§ **EXERCISE**:
Tally the lines with the word "members" and report the number alone.

/---

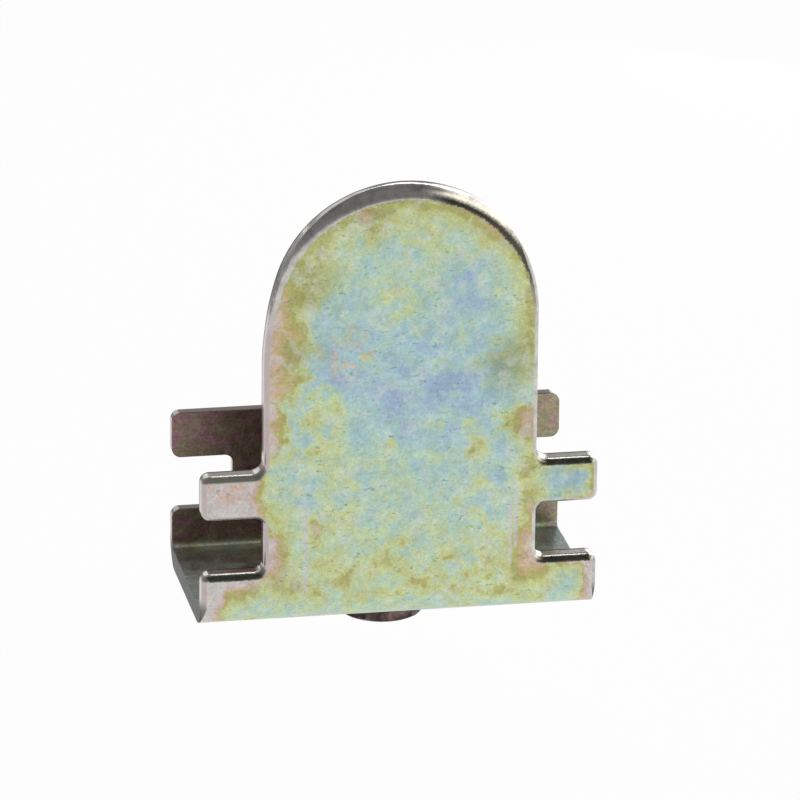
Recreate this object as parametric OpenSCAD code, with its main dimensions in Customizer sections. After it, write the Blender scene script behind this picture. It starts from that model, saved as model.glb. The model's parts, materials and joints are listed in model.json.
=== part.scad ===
// Rail end stop: a folded sheet bracket that sits in an open C-section rail,
// with a captive nut under its web and a clamp screw that bears on the rail's floor.
// Millimetres. X runs across the rail, Y along it, Z away from its floor.
// The origin is on the screw's axis, at the underside of the nut.

/* [Bracket] */
// Width across the tabs
width = 34; // [30:0.5:42]
// Depth over both plates, along the rail
depth = 17.8; // [15:0.1:26]
// Height of the front plate above the web's underside
front_height = 38.8; // [32:0.2:60]
// Width of the front plate above the tabs, and of both plates between the slots
neck_width = 23.4; // [16:0.2:25]
// Thickness of the sheet
sheet = 1.6; // [1.2:0.1:2]
// Inside radius of the two folds
fold_radius = 0.4; // [0.2:0.1:1.4]
// Outside radius of the two folds, where bending has stretched the sheet
outer_fold = 3; // [2:0.1:3.4]

/* [Tabs] */
// Height of the lower tabs above the web's underside
lower_tab_height = 5.1; // [4.8:0.1:7]
// Height of the slots that take the rail's lips
slot_height = 4.8; // [4.6:0.1:7]
// Height of the upper tabs
upper_tab_height = 4; // [3:0.1:7]
// Radius on the outer corners of the tabs
tab_radius = 0.8; // [0.5:0.1:1.4]
// Radius in the roots of the slots
slot_radius = 0.7; // [0.3:0.1:1.2]
// Radius where the upper tabs run into the front plate's sides
neck_radius = 1; // [0.3:0.1:2]
// Radius of the blanked edge, rolled over on the sheet's outer side
edge_roll = 0.6; // [0.2:0.05:0.7]
// Radius of the same edge at the top of the crown, where it is deepest
crown_roll = 1.3; // [0.6:0.1:1.4]

/* [Nut] */
// Thread diameter of the nut and the screw
thread_d = 4; // [3:0.5:5]
// Size of the nut across its flats
nut_flats = 7; // [6:0.1:9]
// Thickness of the nut
nut_height = 2.2; // [1.8:0.1:4]
// Angle of the chamfer on the nut's corners
nut_chamfer = 30; // [15:1:35]

/* [Screw] */
// Length of the screw under its head
screw_length = 10; // [8:0.5:12]
// Diameter of the pan head
head_d = 7; // [6:0.1:9]
// Height of the pan head
head_height = 2.6; // [2:0.1:3.5]
// Radius of the head's domed top
head_dome = 6.5; // [5.5:0.1:12]
// Width of the cross recess over its wings
recess_span = 4; // [3:0.1:4.4]
// Width of one wing of the cross recess
recess_wing = 1.1; // [0.7:0.1:1.4]
// Depth of the cross recess
recess_depth = 1.7; // [1:0.1:1.9]

/* [Clearances] */
// Gap around the screw in the nut's bore
thread_clearance = 0.05; // [0.02:0.01:0.1]
// Gap around the screw in the web's hole
hole_clearance = 0.25; // [0.15:0.05:0.5]

/* [Hidden] */
$fn = 96;
e = 1;                    // overrun of a cut past its face
roll_e = 0.2;             // the same for the rolled edge, less than any root radius
web_z = nut_height;
slot_z = web_z + lower_tab_height;
upper_z = slot_z + slot_height;
rear_top = upper_z + upper_tab_height;
front_top = web_z + front_height;
crown_z = front_top - neck_width / 2;
roll_r = min(edge_roll, 0.85 * tab_radius);
crown_r = max(roll_r, min(crown_roll, 0.85 * sheet));
crown_runout = 0.75 * crown_r;
fold_runout = 1.6 * roll_r;
screw_r = thread_d / 2 - thread_clearance;
screw_tip_chamfer = thread_d / 8;

// A square whose corner at [r, r] is bitten out by an arc: the web of a fillet
module fillet_2d(r) {
    difference() {
        square(r);
        translate([r, r]) circle(r);
    }
}

// A bar of tabs across the plate, from z0 up, with rounded outer corners
module tab_bar_2d(z0, h, round_bottom) {
    difference() {
        translate([-width / 2, z0]) square([width, h]);
        for (side = [0, 1]) mirror([side, 0]) {
            translate([width / 2, z0 + h]) rotate(180) fillet_2d(tab_radius);
            if (round_bottom) translate([width / 2, z0]) rotate(90) fillet_2d(tab_radius);
        }
    }
}

// What both plates share: tabs, slots between them and the rounded slot roots
module tabbed_2d() {
    tab_bar_2d(web_z, lower_tab_height, false);
    tab_bar_2d(upper_z, upper_tab_height, true);
    translate([-neck_width / 2, web_z]) square([neck_width, rear_top - web_z]);
    for (side = [0, 1]) mirror([side, 0]) {
        translate([neck_width / 2, slot_z]) fillet_2d(slot_radius);
        translate([neck_width / 2, upper_z]) rotate(-90) fillet_2d(slot_radius);
    }
}

module front_2d() {
    tabbed_2d();
    translate([-neck_width / 2, rear_top]) square([neck_width, crown_z - rear_top]);
    translate([0, crown_z]) circle(neck_width / 2);
    for (side = [0, 1]) mirror([side, 0])
        translate([neck_width / 2, rear_top]) fillet_2d(neck_radius);
}

// Outline of a U-shaped trough seen along X, with rounded lower corners
module trough_2d(inset, r) {
    w = depth - 2 * inset;
    translate([-w / 2, web_z + inset + r]) square([w, front_height + e]);
    translate([-w / 2 + r, web_z + inset]) square([w - 2 * r, front_height]);
    for (side = [-1, 1])
        translate([side * (w / 2 - r), web_z + inset + r]) circle(r);
}

module folded_sheet() {
    rotate([90, 0, 90])
        translate([0, 0, -width / 2 - e])
            linear_extrude(width + 2 * e)
                difference() {
                    trough_2d(0, outer_fold);
                    trough_2d(sheet, fold_radius);
                }
}

// Section of the metal that the rolled edge lacks: x in from the edge, y in from the face
module roll_2d(r = roll_r) {
    difference() {
        translate([-roll_e, -roll_e]) square(r + roll_e);
        translate([r, r]) circle(r);
    }
}

// Rolled edge along a straight stretch that starts at p, runs at angle a and has the sheet
// on its left. These three draw on the sheet's outer face, with z into the sheet.
module straight_roll(p, a, len) {
    translate(p) rotate(a) rotate([90, 0, 90]) linear_extrude(len) roll_2d();
}

// Rolled edge round an outer corner. It runs out where a runout moves the centre off the corner's.
module corner_roll(centre, r, a, sweep, roll = roll_r) {
    translate(centre) rotate(a) rotate_extrude(angle = sweep)
        translate([r, 0]) mirror([1, 0]) roll_2d(roll);
}

// Rolled edge round an inner corner
module root_roll(centre, r, a) {
    translate(centre) rotate(a) rotate_extrude(angle = 90) translate([r, 0]) roll_2d();
}

// Rolled edge down the right side of a plate, from the upper tab to the fold
module tabs_roll() {
    tab_x = width / 2 - tab_radius;
    root_x = neck_width / 2 + slot_radius;
    for (top = [rear_top, slot_z])
        corner_roll([tab_x, top - tab_radius], tab_radius, 0, 90);
    straight_roll([width / 2, upper_z + tab_radius], 90, upper_tab_height - 2 * tab_radius);
    corner_roll([tab_x, upper_z + tab_radius], tab_radius, -90, 90);
    straight_roll([root_x, upper_z], 0, tab_x - root_x);
    root_roll([root_x, upper_z - slot_radius], slot_radius, 90);
    straight_roll([neck_width / 2, slot_z + slot_radius], 90, slot_height - 2 * slot_radius);
    root_roll([root_x, slot_z + slot_radius], slot_radius, 180);
    straight_roll([tab_x, slot_z], 180, tab_x - root_x);
    straight_roll([width / 2, web_z + outer_fold], 90, lower_tab_height - outer_fold - tab_radius);
}

// Rolled edge of the front plate above the tabs, right side
module front_roll() {
    root_x = neck_width / 2 + neck_radius;
    tab_x = width / 2 - tab_radius;
    straight_roll([tab_x, rear_top], 180, tab_x - root_x);
    root_roll([root_x, rear_top + neck_radius], neck_radius, 180);
    straight_roll([neck_width / 2, rear_top + neck_radius], 90, crown_z - rear_top - neck_radius);
    corner_roll([0, crown_z], neck_width / 2, 0, 90);
    corner_roll([0, crown_z - crown_runout], neck_width / 2 + crown_runout, 0, 90, crown_r);
}

// Rolled edge at the right end of the front fold, which runs out towards the web
module fold_roll() {
    r = outer_fold + fold_runout;
    translate([width / 2, -depth / 2 + r, web_z + outer_fold])
        rotate([0, -90, 0]) corner_roll([0, 0], r, 180, 90);
}

// Puts a drawing of the outer face, with z into the sheet, on the front plate
module on_front() {
    translate([0, -depth / 2, 0]) mirror([0, 1, 0]) rotate([90, 0, 0]) children();
}

module edge_rolls() {
    for (side = [0, 1]) mirror([side, 0, 0]) {
        on_front() front_roll();
        for (plate = [0, 1]) mirror([0, plate, 0]) {
            on_front() tabs_roll();
            fold_roll();
        }
    }
    mirror([0, 1, 0]) on_front()
        straight_roll([width / 2 - tab_radius, rear_top], 180, width - 2 * tab_radius);
}

module bracket() {
    color("khaki")
        difference() {
            intersection() {
                folded_sheet();
                union() {
                    rotate([90, 0, 0]) linear_extrude(depth) front_2d();
                    translate([0, depth, 0]) rotate([90, 0, 0]) linear_extrude(depth) tabbed_2d();
                }
            }
            edge_rolls();
            translate([0, 0, web_z - e])
                cylinder(r = thread_d / 2 + hole_clearance, h = sheet + 2 * e);
        }
}

module nut() {
    corner = nut_flats / sqrt(3);
    flat_r = 0.475 * nut_flats;
    cone_h = nut_height;
    color("dimgray")
        difference() {
            intersection() {
                cylinder(r = corner, h = nut_height, $fn = 6);
                cylinder(r1 = flat_r, r2 = flat_r + cone_h / tan(nut_chamfer), h = cone_h);
            }
            translate([0, 0, -e]) cylinder(d = thread_d, h = nut_height + 2 * e);
        }
}

module cross_recess() {
    intersection() {
        translate([0, 0, -recess_depth])
            cylinder(r1 = recess_wing / 2, r2 = recess_span / 2 + 0.3, h = recess_depth + 0.3);
        for (turn = [0, 90]) rotate(turn)
            translate([-recess_span, -recess_wing / 2, -recess_depth])
                cube([2 * recess_span, recess_wing, recess_depth + e]);
    }
}

module clamp_screw() {
    color("silver") {
        cylinder(r1 = screw_r - screw_tip_chamfer, r2 = screw_r, h = screw_tip_chamfer);
        translate([0, 0, screw_tip_chamfer])
            cylinder(r = screw_r, h = screw_length - screw_tip_chamfer);
        translate([0, 0, screw_length])
            difference() {
                intersection() {
                    cylinder(d = head_d, h = head_height);
                    translate([0, 0, head_height - head_dome]) sphere(head_dome);
                }
                translate([0, 0, head_height]) cross_recess();
            }
    }
}

bracket();
nut();
clamp_screw();
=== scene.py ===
import json
import math

import bmesh
import bpy
from mathutils import Matrix, Vector

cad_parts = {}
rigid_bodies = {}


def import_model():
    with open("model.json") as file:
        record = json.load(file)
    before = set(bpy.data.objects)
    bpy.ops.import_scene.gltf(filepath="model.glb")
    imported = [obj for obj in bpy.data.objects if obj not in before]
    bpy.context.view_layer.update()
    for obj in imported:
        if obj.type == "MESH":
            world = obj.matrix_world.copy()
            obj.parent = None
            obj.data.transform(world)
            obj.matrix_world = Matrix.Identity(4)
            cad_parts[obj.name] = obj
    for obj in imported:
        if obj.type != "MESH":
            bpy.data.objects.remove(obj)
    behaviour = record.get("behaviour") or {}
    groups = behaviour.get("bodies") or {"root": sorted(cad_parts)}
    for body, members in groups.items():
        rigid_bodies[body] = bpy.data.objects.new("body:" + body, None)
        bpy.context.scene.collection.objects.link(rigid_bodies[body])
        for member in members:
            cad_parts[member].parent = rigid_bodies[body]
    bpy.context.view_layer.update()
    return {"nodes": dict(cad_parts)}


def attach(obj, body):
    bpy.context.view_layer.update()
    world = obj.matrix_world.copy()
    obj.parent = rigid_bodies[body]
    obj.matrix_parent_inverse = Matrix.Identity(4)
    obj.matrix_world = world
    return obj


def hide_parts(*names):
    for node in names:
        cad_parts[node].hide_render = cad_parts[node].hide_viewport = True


# Looks for the rail end stop. Lengths are in millimetres, in the frame's own axes: X across the rail,
# Y along it, Z up. MM turns them into Blender's metres.
MM = 0.001

# The sheet, as the CAD part has it
WIDTH = 34.0
DEPTH = 17.8
NECK = 23.4
SHEET = 1.6
WEB_Z = 2.2
OUTER_FOLD = 3.0
SLOT_Z = 7.3
UPPER_Z = 12.1
REAR_TOP = 16.1
FRONT_TOP = 41.0
CROWN_Z = FRONT_TOP - NECK / 2
FOLD_TOP = WEB_Z + OUTER_FOLD

# The crown leans this much to the right: its left flank, from one height to another, and its top.
# The flank's lean passes into the top's over LEAN_BLEND either side of the middle.
FLANK_LEAN = 0.55
FLANK_FROM, FLANK_TO = 25.5, 32.5
TOP_LEAN = 0.28
TOP_FROM = 31.0
LEAN_BLEND = 3.0
LEAN_CUTS = 10

# The thread, M4: its pitch and half angle, the segments of a turn, and how much of the groove's
# depth is left where it has run out
PITCH = 0.7
THREAD_HALF_ANGLE = math.radians(30)
THREAD_SEGMENTS = 48
LEAST_DEPTH = 0.06
# In the screw and in the nut: the surface's radius, how far off it the cutter starts, how deep it
# cuts and how high it reaches
SCREW_R, SCREW_START, SCREW_GROOVE, SCREW_REACH = 1.95, 0.04, 0.38, 9.2
BORE_R, BORE_START, BORE_GROOVE, BORE_REACH = 2.0, 0.03, 0.2, 5 * PITCH
# The underside of the screw's head, and the gap kept under it at full travel
HEAD_Z = 10.0
SEAT_GAP = 0.02
# Edges of the nut and the screw sharper than this aren't shaded smooth
SHARP_ANGLE = math.radians(28)
# Points this close are the same: in metres, and in height in millimetres
WELD_M = 1e-7
SAME_HEIGHT = 1e-3

# The camera: where it stands, in degrees round the part and above it, its roll, what it looks at and
# from how far, its lens, and the nearest and farthest that it sees
AZIMUTH, ELEVATION, ROLL = 10.91, 19.8, 0.608
TARGET = (1.52, 0, 18.92)
DISTANCE = 625
LENS, SENSOR = 330, 36
NEAR, FAR = 10, 20000
# The floor, just below the screw's full reach, half its width, and how much of its white doesn't
# depend on the light
FLOOR_Z = -7
FLOOR_HALF = 600
FLOOR_GLOW = 0.97
# Soft boxes: name, place, width and height, radiance
LIGHTS = [("back_right_box", (95, 158, 33), (85, 76), 1.2),
          ("back_left_lamp", (-125, 340, 80), (18, 16), 3.0),
          ("overhead_strip", (11, 21, 67), (44, 8), 4.0)]


def srgb(red, green, blue):
    """A colour written as 0 to 255 sRGB, as the linear colour that a shader takes."""
    def linear(level):
        level /= 255
        return level / 12.92 if level <= 0.04045 else ((level + 0.055) / 1.055) ** 2.4
    return linear(red), linear(green), linear(blue), 1.0


def grey(level):
    return (level, level, level, 1)


# ---------------------------------------------------------------- palettes

# Reflected surroundings, from low to high: the wall in front, the room behind, the soft box. The room
# has a pale patch: its colour, and how much of it shows.
WALL = [(0.0, grey(1.0)), (0.16, grey(0.8)), (0.4, grey(0.3)), (1.0, grey(0.23))]
ROOM = [(0.0, grey(0.6)), (0.33, grey(0.46)), (0.62, grey(0.3)), (1.0, grey(0.2))]
SOFT_BOX = [(0.0, (0.9, 0.88, 0.82, 1)), (1.0, (1.8, 1.75, 1.56, 1))]
PALE_PATCH = (grey(1.0), 0.8)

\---

§ **SOLUTION TO THIS TASK**:
2